Apparently it’s a stretch of the real situation. What’s happened is some private companies have been set up to convert bitcoins into dollars. You pay the company in bitcoins and they make a dollar payment for you to businesses that only accept dollars. One of the examples given is how you could use this to pay the IRS.
So in a broad sense, you’re paying the IRS with bitcoins. But only through an intermediary. The reason companies like this exist is because the IRS does not directly accept bitcoins.
Little Nemo’s explanation may be right. Or it could be that someone in the media misunderstood that guidance. Or maybe I just went by misleading headlines.
The US made gold coins more or less illegal for currency purposes, so hell yeah, they could make BitCoins illegal.
They can make it illegal, and several countries have, China being the main one.
Remember when it was illegal to own gold in the US? If they can do that, they can certainly make it illegal to own Bitcoins or other cryptocurrencies.
Bah! Ninja’d!
Iceland, surprisingly enough, has some of the strongest laws prohibiting bitcoins. But they’re not specifically targeted at bitcoins. Iceland has general laws which put restrictions on foreign currency and bitcoins fall under these.
LN, you must surely be aware that the status of the dollar as the world’s reserve currency is under serious threat.
The Fed’s policy of printing trillions of dollars (with no gold to back it up btw …thank you Dicky) … while the US is running the largest governmental deficit in recorded history, is historically, a recipe for disaster. This policy has never worked for any government, in any country, at any time, and it will not work now.
Sure , stocks are at an all time high at the moment, but that is solely due to the Fed’s money printing policy .
It is totally understandable that nobody wants to accept the fact that the US is headed on a collision course with disaster … but the fact is … it is.
When exactly will the shit hit the fan ??? … I don’t know, neither does anybody else, but one thing for sure …the shit ***will ***hit the fan
Gold is less valuable than the full faith and credit of the USA. Gold is just another commodity, and one you can’t eat.
I find that very touching …
I believe IRS expects taxes from income in barter. Never heard of anyone declaring it.
I think there are various on-line web-sites you can find that run bartering communities, which serve as middle-men for people to do barters. Some try to be legit and above-board, and they keep records of the barters they mediate, which are made available to the IRS.
Google on-line bartering communities to find a whole bunch of them.
Forget it, DrD. You can’t argue with gold bugs. They are their own kind of crazy.
Sure, dollars are facing some problems. And they may get replaced as the world’s reserve currency (which would be a new problem). But the fact that dollars haven’t been replaced by the euro or the yuan shows that dollars are still seen as the best currency by people around the world.

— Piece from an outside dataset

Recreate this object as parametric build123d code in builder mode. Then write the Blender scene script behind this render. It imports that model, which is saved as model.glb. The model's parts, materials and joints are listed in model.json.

This crisis you’re seeing doesn’t exist. The inflation rate right now is actually quite low.
If going off the gold standard is an economic disaster, it’s a really slow moving one. We’ve been off the gold standard for decades. So has every other country in the world. (And the bitcoin has never been backed by gold.) But the economy has greatly expanded in this period. Which is really no surprise - a gold standard is actually a brake on economic growth.

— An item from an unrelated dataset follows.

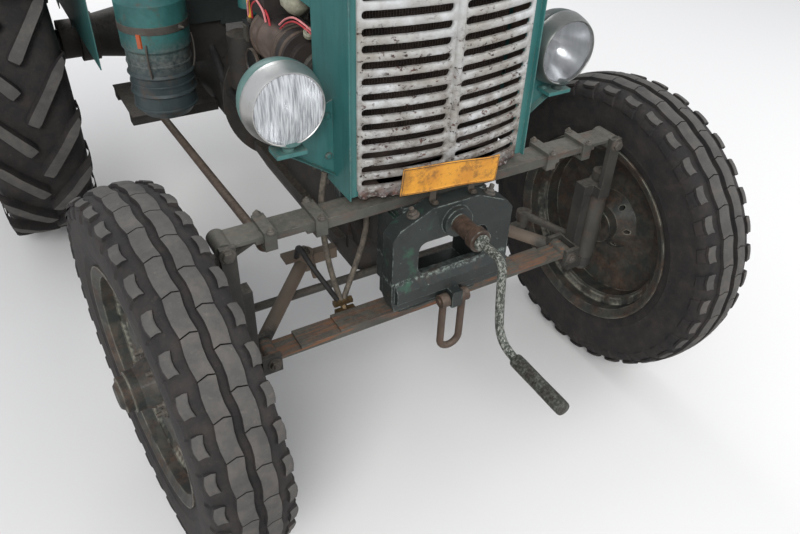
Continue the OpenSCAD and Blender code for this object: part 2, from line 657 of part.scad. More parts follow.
/* Wheels: z runs outboard from the wheel's mid-plane */
module tyre(r_out, w, r_rim, w_rim, crown) rotate_extrude() polygon([
    [r_rim, -w_rim / 2 + 9], [r_rim + rim_lip, -w_rim / 2 - 2], [(r_rim + r_out) / 2, -w / 2],
    [r_out - crown * 2.6, -w / 2 + 3], [r_out - crown, -w / 2 + 16], [r_out, -w / 2 + 38],
    [r_out, w / 2 - 38], [r_out - crown, w / 2 - 16], [r_out - crown * 2.6, w / 2 - 3],
    [(r_rim + r_out) / 2, w / 2], [r_rim + rim_lip, w_rim / 2 + 2], [r_rim, w_rim / 2 - 9]]);
module rim(r, w, lip) rotate_extrude() polygon([
    [r - 0.3, -w / 2 + 8.6], [r + lip, -w / 2 - 2.5], [r + lip, -w / 2 - 8], [r + lip - 6, -w / 2 - 8],
    [r - 6, -w / 2 + 2], [r - 8, -w / 2 + 30], [r - 34, -w / 2 + 44], [r - 34, w / 2 - 44],
    [r - 8, w / 2 - 30], [r - 6, w / 2 - 2], [r + lip - 6, w / 2 + 8], [r + lip, w / 2 + 8],
    [r + lip, w / 2 + 2.5], [r - 0.3, w / 2 - 8.6], [r - 0.3, w / 2 - 26], [r - 26, w / 2 - 40],
    [r - 26, -w / 2 + 40], [r - 0.3, -w / 2 + 26]]);

module front_tyre() tyre(front_tyre_r, front_tyre_w, front_rim_r, front_rim_w, 16);
module front_wheel() {
    rim(front_rim_r, front_rim_w, rim_lip);
    difference() {
        rotate_extrude() polygon([
            [spindle_r + fit, -36], [52, -36], [52, -6], [90, 30], [150, 34], [front_rim_r - 33, 18],
            [front_rim_r - 33, 24], [152, 42], [86, 39], [60, 44], [46, 78], [46, hub_end],
            [spindle_r + fit, hub_end]]);
        for (a = [30:60:330]) rotate([0, 0, a]) translate([72, 0, 0]) cylinder(r = 7, h = 90);
    }
    translate([0, 0, hub_end]) cylinder(r = 40, h = 18);
    translate([0, 0, hub_end + 18]) cylinder(r1 = 34, r2 = 26, h = 8);
}

rear_lugs = 22;
lug_pitch = 360 / rear_lugs;
// A lug's two ends: turn in pitches, distance across, radii of its foot and top, width round and across
lug_line = [[0, 16, rear_tyre_r - 48, rear_tyre_r - 0.5, 38, 30],
            [0.84, 126, rear_tyre_r - 104, rear_tyre_r - 8, 34, 26]];
module lug() hull() for (end = lug_line) rotate([0, 0, end[0] * lug_pitch])
    block([end[2], -end[4] / 2, end[1] - end[5] / 2], [end[3], end[4] / 2, end[1] + end[5] / 2]);
carcass_r = rear_tyre_r - lug_h;
// The bead is drawn larger by round_out, so that its flats clear the rim.
round_out = 1 / cos(90 / rear_lugs);
// One side of the carcass: radius, distance from the middle
carcass = [[rear_rim_r * round_out, rear_rim_w / 2 - 9],
           [(rear_rim_r + rim_lip) * round_out, rear_rim_w / 2 + 2],
           [(rear_rim_r + carcass_r) / 2, rear_tyre_w / 2], [carcass_r, rear_tyre_w / 2 - 26]];
module rear_tyre() {
    rotate_extrude($fn = 2 * rear_lugs)
        polygon([for (p = carcass) [p.x, -p.y], for (i = [3:-1:0]) carcass[i]]);
    for (i = [0:rear_lugs - 1]) rotate([0, 0, i * lug_pitch]) {
        lug();
        rotate([0, 0, lug_pitch / 2]) mirror([0, 0, 1]) lug();
    }
}
module rear_wheel() {
    rim(rear_rim_r, rear_rim_w, rim_lip);
    rotate_extrude() polygon([
        [0, -120], [110, -120], [110, -60], [150, -38], [230, -10], [rear_rim_r - 33, -24],
        [rear_rim_r - 33, -14], [232, 2], [145, -22], [96, -44], [96, -30], [60, -10], [0, -10]]);
    translate([0, 0, shaft_x0 - rear_track / 2]) cylinder(r = shaft_r, h = rear_track / 2 - shaft_x0 - 110);
}

module front_tyre_right() color("#2c2c2b") placed() steered(-1) on_spindle() front_tyre();
module front_tyre_left() color("#2c2c2b") placed() steered(1) on_spindle() front_tyre();
module front_wheel_right() color("#3c5a50") placed() steered(-1) on_spindle() front_wheel();
module front_wheel_left() color("#3c5a50") placed() steered(1) on_spindle() front_wheel();
module rear_tyre_right() color("#2c2c2b") placed() on_rear_axle(-1) rear_tyre();
module rear_tyre_left() color("#2c2c2b") placed() on_rear_axle(1) rear_tyre();
module rear_wheel_right() color("#3c5a50") placed() on_rear_axle(-1) rear_wheel();
module rear_wheel_left() color("#3c5a50") placed() on_rear_axle(1) rear_wheel();

/* Platform: fenders, footplates, seat */
fender_in = 520;
fender_out = 880;
fender_gap = 65;
fender_r = rear_tyre_r + fender_gap;
module fenders() color(teal) placed() both_sides() {
    translate([-fender_in, wheelbase, rear_tyre_r]) rotate([0, -90, 0]) difference() {
        union() {
            linear_extrude(fender_out - fender_in) fender_arc(fender_r - sheet, fender_r);
            linear_extrude(sheet) fender_side();
        }
    }
    block([-fender_in, wheelbase - 70, 850 + seat_gap], [-150, wheelbase + 70, 856]);
}
// Arc over the wheel in the plane turned so that x is up and y is back.
module fender_arc(r0, r1) intersection() {
    difference() {
        circle(r = r1, $fn = 96);
        circle(r = r0, $fn = 96);
    }
    polygon([[0, 0], [540, -900], [900, -900], [900, 900], [420, 900]]);
}
// Flat side plate with its low front corner.
module fender_side() {
    fender_arc(150, fender_r);
    polygon([[105, -600], [355, -600], [420, -540], [200, 120], [100, 200]]);
}

foot_z = 500;
module footplates() color(iron) placed() both_sides() {
    block([-440, case_y0 - 290, foot_z], [-160, case_y0, foot_z + 5]);
    for (y = [case_y0 - 280, case_y0 - 60]) block([-440, y, foot_z - 30], [-150, y + 40, foot_z]);
}

seat_y = wheelbase + 90;
seat_z = 1010;
module seat() color("#2f3a36") placed() {
    translate([0, seat_y, seat_z]) difference() {
        rotate_extrude() polygon([[0, 0], [110, 4], [180, 34], [214, 92], [208, 96], [174, 41], [106, 11],
                                  [0, 7]]);
        translate([-300, -300, 45]) cube([600, 250, 100]);
    }
    block([-25, wheelbase - 60, 850 + seat_gap], [25, wheelbase + 10, 866]);
    rod([0, wheelbase - 25, 860], [0, seat_y - 20, seat_z + 4], 12);
}

pulley_shaft_r = 20;
pulley_at = [215, 985, 660];
side_case_half = 55;
module belt_pulley() color(iron) placed() {
    translate([pulley_at.x - 55, pulley_at.y, pulley_at.z]) along_x(pulley_shaft_r, 60);
    translate(pulley_at + [seat_gap, 0, 0]) rotate([0, 90, 0]) rotate_extrude()
        polygon([[0, 0], [40, 0], [40, 20], [pulley_r - 12, 20], [pulley_r - 12, 2], [pulley_r, 2],
                 [pulley_r, 132], [pulley_r - 12, 132], [pulley_r - 12, 34], [30, 34], [30, 90], [0, 90]]);
}
module pto_shaft() color(steel) placed() {
    translate([0, case_y1 + 2, 600]) along_y(pto_bearing_r, 38);
    translate([0, case_y1 + 40, 600]) along_y(pto_r, 80);
}
module drawbar() color(iron) placed() difference() {
    union() {
        block([-40, wheelbase - 50, 395], [40, case_y1 + 290, 420]);
        block([-120, wheelbase + 10, 420], [120, wheelbase + 90, 450 - seat_gap]);
    }
    for (y = [case_y1 + 175, case_y1 + 245]) translate([0, y, 394]) cylinder(r = drawbar_bore_r, h = 30);
}
// The pedals share the room between the pulley's side case and the axle's case
pedal_room = case_y0 - pulley_at.y - side_case_half;
pedal_y = case_y0 - 0.3 * pedal_room;
pedal_end = pedal_y - 0.3 * pedal_room;
module controls() color(iron) placed() {
    translate([40, case_y0 - 140, 840 + seat_gap]) cylinder(r = 10, h = 260);
    translate([40, case_y0 - 140, 1100]) sphere(r = 20);
    for (side = [-1, 1]) {
        rod([side * (150 + seat_gap), pedal_y, 600], [side * 210, pedal_y, 600], 14);
        rod([side * 200, pedal_y, 600], [side * 200, pedal_end, 700], 9);
        block([side * 200 - 35, pedal_end - 25, 694], [side * 200 + 35, pedal_end + 5, 712]);
    }
}

engine_block();
cylinder_head();
manifold();
injection_pump();
dynamo();
fan();
radiator();
radiator_shell();
grille();
number_plate();
lamp_brackets();
headlamps();
lamp_lenses();
bonnet();
fuel_tank();
dash();
air_cleaner();
front_bracket();
leaf_springs();
kingpin_carriers();
starting_handle();
tow_shackle();
knuckle_right();
knuckle_left();
front_tyre_right();
front_tyre_left();
front_wheel_right();
front_wheel_left();
drag_link();
tie_rod();
drop_arm();
steering_box();
steering_wheel();
transmission();
rear_axle();
rear_tyre_right();
rear_tyre_left();
rear_wheel_right();
rear_wheel_left();
fenders();
footplates();
seat();
belt_pulley();
pto_shaft();
drawbar();
controls();
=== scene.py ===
"""A vintage farm tractor with twin transverse front springs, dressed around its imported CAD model."""
import json
import math

import bmesh
import bpy
import numpy as np
from mathutils import Matrix, Vector


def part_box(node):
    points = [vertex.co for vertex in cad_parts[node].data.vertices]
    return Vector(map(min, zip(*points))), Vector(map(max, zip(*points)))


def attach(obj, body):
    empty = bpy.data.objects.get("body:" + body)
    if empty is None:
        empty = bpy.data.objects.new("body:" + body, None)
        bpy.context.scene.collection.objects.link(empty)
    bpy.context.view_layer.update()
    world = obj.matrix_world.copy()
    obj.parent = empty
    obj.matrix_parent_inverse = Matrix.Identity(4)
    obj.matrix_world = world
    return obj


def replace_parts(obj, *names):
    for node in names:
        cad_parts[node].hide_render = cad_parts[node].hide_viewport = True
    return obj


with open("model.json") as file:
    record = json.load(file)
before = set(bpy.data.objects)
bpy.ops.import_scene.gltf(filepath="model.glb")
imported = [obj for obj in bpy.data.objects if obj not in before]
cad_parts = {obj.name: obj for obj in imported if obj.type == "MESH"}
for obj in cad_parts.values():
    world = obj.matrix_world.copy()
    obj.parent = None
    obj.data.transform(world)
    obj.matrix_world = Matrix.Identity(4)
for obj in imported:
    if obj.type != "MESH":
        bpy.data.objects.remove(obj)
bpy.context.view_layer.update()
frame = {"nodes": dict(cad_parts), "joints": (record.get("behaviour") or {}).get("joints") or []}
joints = {joint["name"]: joint for joint in frame["joints"]}


# The view. The tractor is looked down on from ahead of its right front wheel, from the
# height of a standing person, with a moderately wide lens and the camera tipped a little.
eye = Vector((-0.786, -2.004, 1.577))
yaw, pitch, roll = (math.radians(a) for a in (31.36, 37.62, 2.33))
camera = bpy.data.objects.new("camera", bpy.data.cameras.new("camera"))
camera.data.lens = 32.2
camera.data.sensor_width = 36
camera.data.clip_start = 0.05
turn = Matrix.Rotation(-yaw, 4, "Z") @ Matrix.Rotation(math.pi / 2 - pitch, 4, "X")
camera.matrix_world = Matrix.Translation(eye) @ turn @ Matrix.Rotation(roll, 4, "Z")
bpy.context.scene.collection.objects.link(camera)
bpy.context.scene.camera = camera
bpy.context.scene.view_settings.view_transform = "Standard"


# The sheet metal. Radiator shell, bonnet, lamp brackets, fenders and tank are pressed
# steel in a blue-green paint that is dulled, chipped at its edges and dusty on top.
class Wire:
    """One output socket of a shader node; arithmetic on it adds Math nodes."""

    def __init__(self, finish, socket):
        self.finish = finish
        self.socket = socket

    def math(self, operation, *values):
        return self.finish.node("Math", values, operation=operation)

    def __add__(self, other):
        return self.math("ADD", self, other)

    def __radd__(self, other):
        return self.math("ADD", other, self)

    def __sub__(self, other):
        return self.math("SUBTRACT", self, other)

    def __rsub__(self, other):
        return self.math("SUBTRACT", other, self)

    def __mul__(self, other):
        return self.math("MULTIPLY", self, other)

    def __rmul__(self, other):
        return self.math("MULTIPLY", other, self)

    def most(self, other):
        return self.math("MAXIMUM", self, other)

    def over(self, low, high):
        """0 below low, 1 above high and an even slope between."""
        values = {"Value": self, "From Min": low, "From Max": high}
        return self.finish.node("MapRange", values, clamp=True)


def rgb(red, green, blue):
    """A colour as it is seen, in 0 to 255, to the linear values that a socket takes."""
    seen = np.array([red, green, blue]) / 255
    linear = np.where(seen < 0.04045, seen / 12.92, ((seen + 0.055) / 1.055) ** 2.4)
    return (*(float(v) for v in linear), 1.0)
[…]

Will the dollar collapse someday? Yeah, probably. But it won’t be anytime soon. And I’d be willing to bet it will long outlast the bitcoin. If you were to ask me which I thought was more likely: the bitcoin collapsing in the next fifty weeks or the dollar collapsing in the next fifty years - I’d pick the bitcoin.
I’ve heard this a number of times by different people. What currency is going to replace the USD? There is no realistic alternative in part because the USD is so widely trusted.
<Pendant moment>
The United States happens to have a federal government, but that is because it is a government superimposed over several sovereign dependent states. Not all nations are federal; France for instance is a unitary state, where its administrative regions are subordinate to the national government.
</Pendant moment>
Thus your question is more properly, “Could national government’s outlaw bitcoins?”

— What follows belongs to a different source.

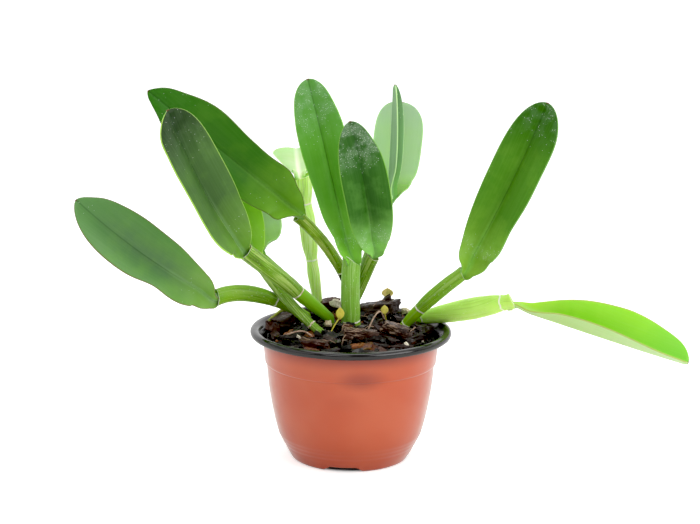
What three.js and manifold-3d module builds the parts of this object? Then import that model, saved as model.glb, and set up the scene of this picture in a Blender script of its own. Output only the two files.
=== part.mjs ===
// A potted orchid, Rhyncholaelia digbyana, in millimetres with +Z up. +X is the plant's right side and
// -Y is its front; the origin is the middle of the pot's foot, on the surface that the pot stands on.
import * as THREE from 'three';
import { mergeVertices } from 'three/addons/utils/BufferGeometryUtils.js';
import Module from 'manifold-3d';

const wasm = await Module();
wasm.setup();

// Driving dimensions of the pot, a thin plastic nursery pot
const rimDiameter = 130;
const potHeight = 85;
const footDiameter = 75;
const potWall = 1.2;
const lipDepth = 4.6;
const potSides = 36;
const notch = { count: 4, turn: -6, wide: 26, narrow: 17, height: 3.4, depth: 9, hole: 3 };

// Driving dimensions of the filling, the plant and the spaces between neighbours
const clearance = 0.3;
const fillLevel = 78;
const rootLevel = 66;
const bladeMiddle = 2.2;
const bladeEdge = 1;
const stemSides = 10;
const seed = 41;

const colours = {
  pot: 0xbe6444,
  bark: 0x33221a,
  stem: 0x8fae45,
  limeStem: 0xa9dc52,
  oldLeaf: 0x4f7f4b,
  leaf: 0x3f7a22,
  youngLeaf: 0x86c93a,
  paleLeaf: 0x9cc98a,
  seedling: 0xc9c04a,
  root: 0x9aa03a,
  dryRoot: 0xc9b29a,
};

// Every shoot is a swollen stem, the pseudobulb, with its leaf or leaves. foot is where the stem leaves the
// bark, top is its upper end, bow is how far its middle stands off the straight line, radii are those of the
// foot, the widest place and the top, and rings are the places of its joints from 0 at the foot to 1.
// A leaf runs from base to tip; face is the way its upper side looks, bow and sway are how far its middle
// stands off the straight line towards that side and sideways, fold is the angle of its two halves at the
// base, the middle and the tip, and shape holds the place of its greatest width and its roundness there.
// margins are the lobes and waists of one side: the side, the place along the leaf, the spread and the change.
const shoots = [
  {
    name: 'left_low', foot: [-29, 24, 86], top: [-84, -14, 108], bow: [-3, -2, 8], radii: [3, 5.3, 5.3],
    rings: [0.33], colour: 'stem',
    leaves: [{
      base: [-85, -15, 106], tip: [-170, -34, 173], face: [0.15, -0.9, 0.45], width: 37, bow: -3, sway: -3,
      fold: [66, 32, 18], shape: [0.5, 2.6, 1.7, 3, 1.6], colour: 'oldLeaf',
      margins: [[-1, 0.37, 0.11, -3.4], [-1, 0.14, 0.09, 2.8], [1, 0.2, 0.12, -1.6], [1, 0.6, 0.15, 0.9],
        [1, 0.95, 0.05, -0.9]],
    }],
  },
  {
    name: 'left_front', foot: [-14, 12, 88], top: [-65, -38, 142], bow: [0, 0, 0.6], radii: [3.5, 5.4, 5.3],
    rings: [0.4], colour: 'stem',
    leaves: [{
      base: [-66, -39, 141], tip: [-109, -66, 233], face: [0.8, -0.6, 0.25], width: 42, bow: -3, sway: -2,
      fold: [66, 34, 22], shape: [0.56, 2.4, 1.7, 3.3, 1.7], colour: 'oldLeaf',
      margins: [[-1, 0.92, 0.09, 4.2], [-1, 0.14, 0.12, 11.5], [-1, 0.34, 0.12, 2.8]],
    }],
  },
  {
    name: 'left_inner', foot: [-19, -4, 82], top: [-60, 12, 125], bow: [-1.5, 0, -2], radii: [2.8, 3.7, 3.8],
    rings: [0.14], colour: 'stem',
    leaves: [{
      base: [-60, 12, 126], tip: [-96, 36, 211], face: [0.2, -0.9, 0.2], width: 33, bow: -4, sway: -2,
      fold: [64, 32, 20], shape: [0.4, 2, 1.8, 2.2, 2], colour: 'leaf',
    }],
  },
  {
    name: 'left_back', foot: [-18, 32, 86], top: [-60, 42, 122], bow: [0, 0, 0], radii: [3, 3.6, 3.4],
    rings: [0.4], colour: 'stem',
    leaves: [{
      base: [-60, 42, 124], tip: [-74, 100, 192], face: [0, -0.9, 0.2], width: 33, bow: -4, sway: 2,
      fold: [64, 32, 20], shape: [0.38, 2.2, 2, 2.2, 2], colour: 'paleLeaf',
      margins: [[1, 0.06, 0.07, 8], [1, 0.5, 0.2, -2.2]],
    }],
  },
  {
    name: 'left_high', foot: [3, 36, 89], top: [-33, 6, 155], bow: [4.6, 0, 3], radii: [3.2, 3.8, 3.9],
    rings: [0.38], colour: 'stem',
    leaves: [{
      base: [-32, 5, 157], tip: [-130, 8, 236], face: [0, -0.9, 0.15], width: 36, bow: -4, sway: 0,
      fold: [66, 36, 24], shape: [0.48, 3, 1.8, 2.8, 1.4], colour: 'leaf',
      margins: [[1, 0.68, 0.18, 3.4], [1, 0.17, 0.09, 4.4], [1, 0.93, 0.06, 1.2], [-1, 0.9, 0.08, -2.2],
        [-1, 0.05, 0.06, 9]],
    }],
  },
  {
    name: 'back_lime', foot: [-22, 46, 88], top: [-33, 50, 173], bow: [-0.6, 0, 0], radii: [3.1, 5.6, 6],
    rings: [0.365, 0.81], pinch: 0.24, colour: 'limeStem',
    leaves: [{
      base: [-35, 51, 174], tip: [-41, 150, 180], face: [0, -0.2, 1], width: 35, bow: -2, sway: 0,
      fold: [62, 30, 20], shape: [0.74, 1.15, 1, 2.4, 1.7], colour: 'youngLeaf',
    }],
  },
  {
    name: 'middle', foot: [1, 5, 83], top: [0, 2, 126], bow: [-1, 0, 0], radii: [5.8, 6.2, 6],
    rings: [0.12], colour: 'stem',
    leaves: [{
      base: [0, 1, 126], tip: [-29, 12, 244], face: [0, -0.9, 0.2], width: 32, bow: -5, sway: 0.5,
      fold: [66, 36, 24], shape: [0.66, 1.7, 1.3, 3, 2], colour: 'leaf',
      margins: [[1, 0.88, 0.12, -1.6], [-1, 0.25, 0.12, 1.6], [-1, 0.04, 0.05, 4], [-1, 0.85, 0.1, -0.7]],
    }],
  },
  {
    name: 'middle_front', foot: [-2.5, 22, 88], top: [13, 6, 130], bow: [0, 2, 0], radii: [3.8, 4.6, 4.6],
    rings: [0.2], colour: 'stem',
    leaves: [{
      base: [14, 5, 132], tip: [-2, -18, 221], face: [0.1, -0.9, 0.2], width: 32, bow: 2, sway: 2,
      fold: [64, 34, 22], shape: [0.46, 2.6, 1.8, 2.6, 1.9], colour: 'leaf',
      margins: [[1, 0.88, 0.1, -0.9]],
    }],
  },
  {
    name: 'back_twin', foot: [0, 50, 89], top: [24, 44, 158.5], bow: [0, 0, 0], radii: [3.4, 3.8, 3],
    rings: [0.35], colour: 'stem',
    leaves: [
      {
        base: [25.5, 46, 160.5], tip: [34, 100, 220], face: [0.1, -0.9, 0.3], width: 34.5, bow: -3, sway: 0,
        fold: [60, 30, 16], shape: [0.52, 2.4, 1.7, 4, 2], colour: 'paleLeaf',
        margins: [[1, 0.08, 0.07, 4.2]],
      },
      {
        base: [25, 43, 161], tip: [28, 50, 237], face: [0.9, -0.5, 0.2], width: 14, bow: 1, sway: -1.5,
        fold: [70, 65, 55], curl: 0.2, shape: [0.45, 2, 1.5, 3, 1.4], colour: 'oldLeaf',
      },
    ],
  },
  {
    name: 'right_high', foot: [35, 14, 83], top: [70, -2, 121], bow: [-1.9, 0, 0.3], radii: [3.2, 4.7, 4.4],
    rings: [0.04, 0.33], colour: 'stem',
    leaves: [{
      base: [71, -2, 121], tip: [123, 8, 231], face: [-0.35, -0.9, 0.3], width: 35, bow: -4, sway: 1,
      fold: [64, 34, 22], shape: [0.58, 2.2, 1.6, 3, 1.9], colour: 'leaf',
      margins: [[1, 0.14, 0.12, 8.5], [1, 0.45, 0.2, 1.8], [1, 0.85, 0.15, 1.6], [-1, 0.06, 0.06, 1.8]],
    }],
  },
  {
    name: 'right_low', foot: [40, 26, 84], top: [100, -12, 106], bow: [0, 0, 0], radii: [3.8, 7.1, 5],
    rings: [0.14, 0.95], colour: 'limeStem',
    leaves: [{
      base: [101, -13, 105], tip: [209, -50, 78], face: [0.24, -0.42, 0.87], width: 41, bow: -1, sway: 0,
      fold: [66, 62, 40], curl: 0.1, shape: [0.64, 1.45, 1.05, 3, 1.8], colour: 'youngLeaf',
      margins: [[-1, 0.36, 0.2, 2.6], [-1, 0.86, 0.14, -2.8]],
    }],
  },
];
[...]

To answer this question: yes; the national government could, provided regulation of currency and currency-like batter were within its Constitution/charter/authority/etc.
(To answer your original question: most likely; the only reason Federal government could not pass such legislation would be if it currency regulation were reserved for its dependent regions.)
Not quite, a company or person is only REQUIRED to accept the US dollar in payment of debt. They could legally refuse cash for any non-debt transaction (they also have no obligation to even perform any non-debt transaction, for that matter).